* GIVEN EXERCISE
Output the data that follows exactly, line for line.

[Start of EXTRACTED DATA]

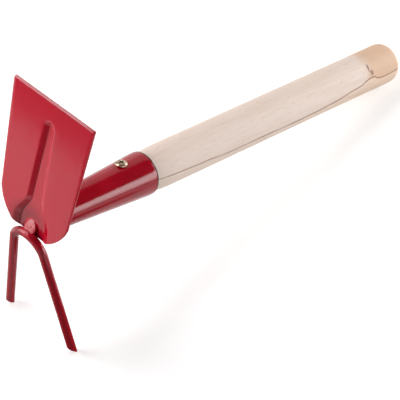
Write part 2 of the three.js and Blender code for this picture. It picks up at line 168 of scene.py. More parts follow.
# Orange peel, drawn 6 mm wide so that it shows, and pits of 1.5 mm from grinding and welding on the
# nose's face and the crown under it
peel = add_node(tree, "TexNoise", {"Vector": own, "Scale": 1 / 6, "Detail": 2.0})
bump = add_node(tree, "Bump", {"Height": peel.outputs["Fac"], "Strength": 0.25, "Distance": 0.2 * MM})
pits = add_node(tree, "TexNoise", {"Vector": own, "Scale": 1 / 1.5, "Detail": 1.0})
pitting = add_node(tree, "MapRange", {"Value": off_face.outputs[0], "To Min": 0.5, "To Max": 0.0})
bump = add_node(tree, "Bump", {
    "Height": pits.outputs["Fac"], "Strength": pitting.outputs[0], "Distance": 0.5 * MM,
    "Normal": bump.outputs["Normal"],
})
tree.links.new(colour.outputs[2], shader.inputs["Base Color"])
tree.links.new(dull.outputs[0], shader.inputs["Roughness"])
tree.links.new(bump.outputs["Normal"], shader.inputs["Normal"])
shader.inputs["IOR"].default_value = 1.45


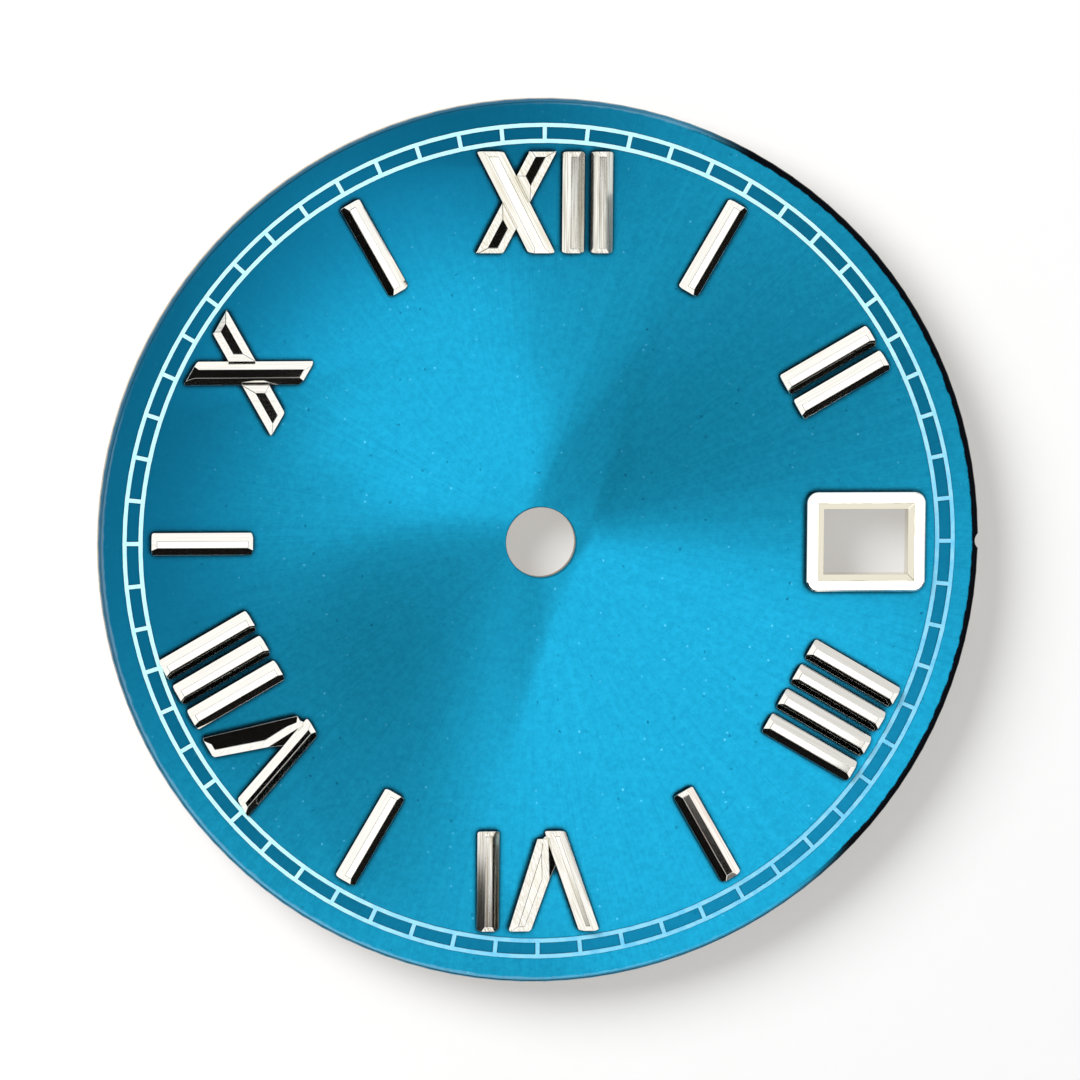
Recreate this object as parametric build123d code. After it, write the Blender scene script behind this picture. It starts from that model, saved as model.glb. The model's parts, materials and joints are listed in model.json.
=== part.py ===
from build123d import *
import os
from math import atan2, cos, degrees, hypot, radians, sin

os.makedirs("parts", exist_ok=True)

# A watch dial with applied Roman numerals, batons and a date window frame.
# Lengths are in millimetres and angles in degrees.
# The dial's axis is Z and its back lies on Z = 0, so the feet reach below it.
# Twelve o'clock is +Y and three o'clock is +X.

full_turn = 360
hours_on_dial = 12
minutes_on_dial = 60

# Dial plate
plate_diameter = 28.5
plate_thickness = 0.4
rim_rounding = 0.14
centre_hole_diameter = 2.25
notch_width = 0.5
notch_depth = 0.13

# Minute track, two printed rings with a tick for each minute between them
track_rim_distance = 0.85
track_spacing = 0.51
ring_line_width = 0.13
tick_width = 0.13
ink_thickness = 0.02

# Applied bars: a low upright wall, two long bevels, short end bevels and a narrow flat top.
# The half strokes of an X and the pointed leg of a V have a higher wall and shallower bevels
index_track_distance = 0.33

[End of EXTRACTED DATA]

* REPLY TO THE EXERCISE
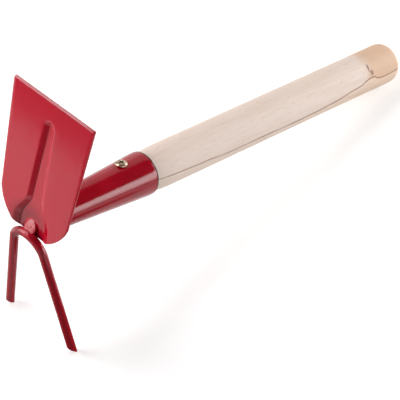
Write part 2 of the three.js and Blender code for this picture. It picks up at line 168 of scene.py. More parts follow.
# Orange peel, drawn 6 mm wide so that it shows, and pits of 1.5 mm from grinding and welding on the
# nose's face and the crown under it
peel = add_node(tree, "TexNoise", {"Vector": own, "Scale": 1 / 6, "Detail": 2.0})
bump = add_node(tree, "Bump", {"Height": peel.outputs["Fac"], "Strength": 0.25, "Distance": 0.2 * MM})
pits = add_node(tree, "TexNoise", {"Vector": own, "Scale": 1 / 1.5, "Detail": 1.0})
pitting = add_node(tree, "MapRange", {"Value": off_face.outputs[0], "To Min": 0.5, "To Max": 0.0})
bump = add_node(tree, "Bump", {
    "Height": pits.outputs["Fac"], "Strength": pitting.outputs[0], "Distance": 0.5 * MM,
    "Normal": bump.outputs["Normal"],
})
tree.links.new(colour.outputs[2], shader.inputs["Base Color"])
tree.links.new(dull.outputs[0], shader.inputs["Roughness"])
tree.links.new(bump.outputs["Normal"], shader.inputs["Normal"])
shader.inputs["IOR"].default_value = 1.45


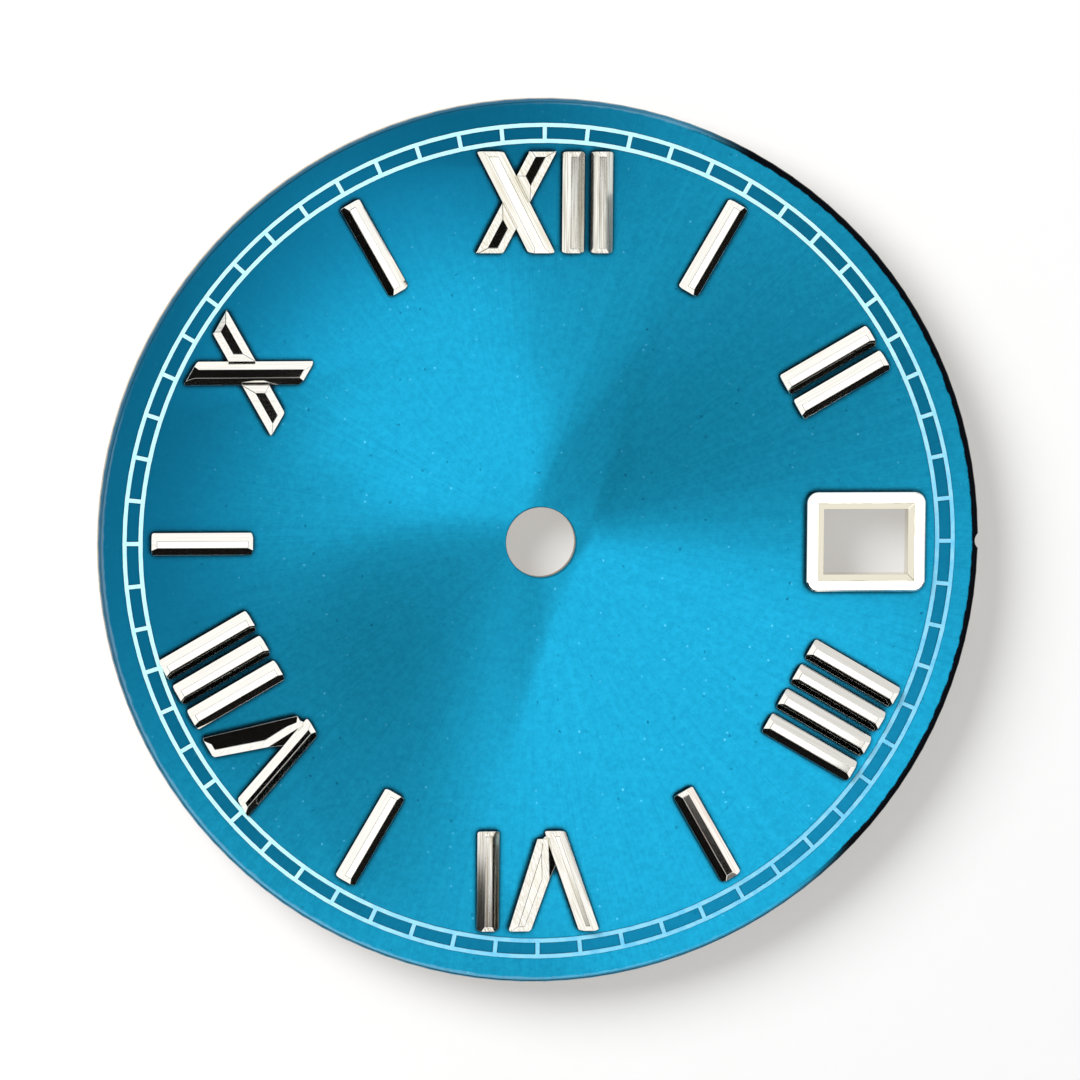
Recreate this object as parametric build123d code. After it, write the Blender scene script behind this picture. It starts from that model, saved as model.glb. The model's parts, materials and joints are listed in model.json.
=== part.py ===
from build123d import *
import os
from math import atan2, cos, degrees, hypot, radians, sin

os.makedirs("parts", exist_ok=True)

# A watch dial with applied Roman numerals, batons and a date window frame.
# Lengths are in millimetres and angles in degrees.
# The dial's axis is Z and its back lies on Z = 0, so the feet reach below it.
# Twelve o'clock is +Y and three o'clock is +X.

full_turn = 360
hours_on_dial = 12
minutes_on_dial = 60

# Dial plate
plate_diameter = 28.5
plate_thickness = 0.4
rim_rounding = 0.14
centre_hole_diameter = 2.25
notch_width = 0.5
notch_depth = 0.13

# Minute track, two printed rings with a tick for each minute between them
track_rim_distance = 0.85
track_spacing = 0.51
ring_line_width = 0.13
tick_width = 0.13
ink_thickness = 0.02

# Applied bars: a low upright wall, two long bevels, short end bevels and a narrow flat top.
# The half strokes of an X and the pointed leg of a V have a higher wall and shallower bevels
index_track_distance = 0.33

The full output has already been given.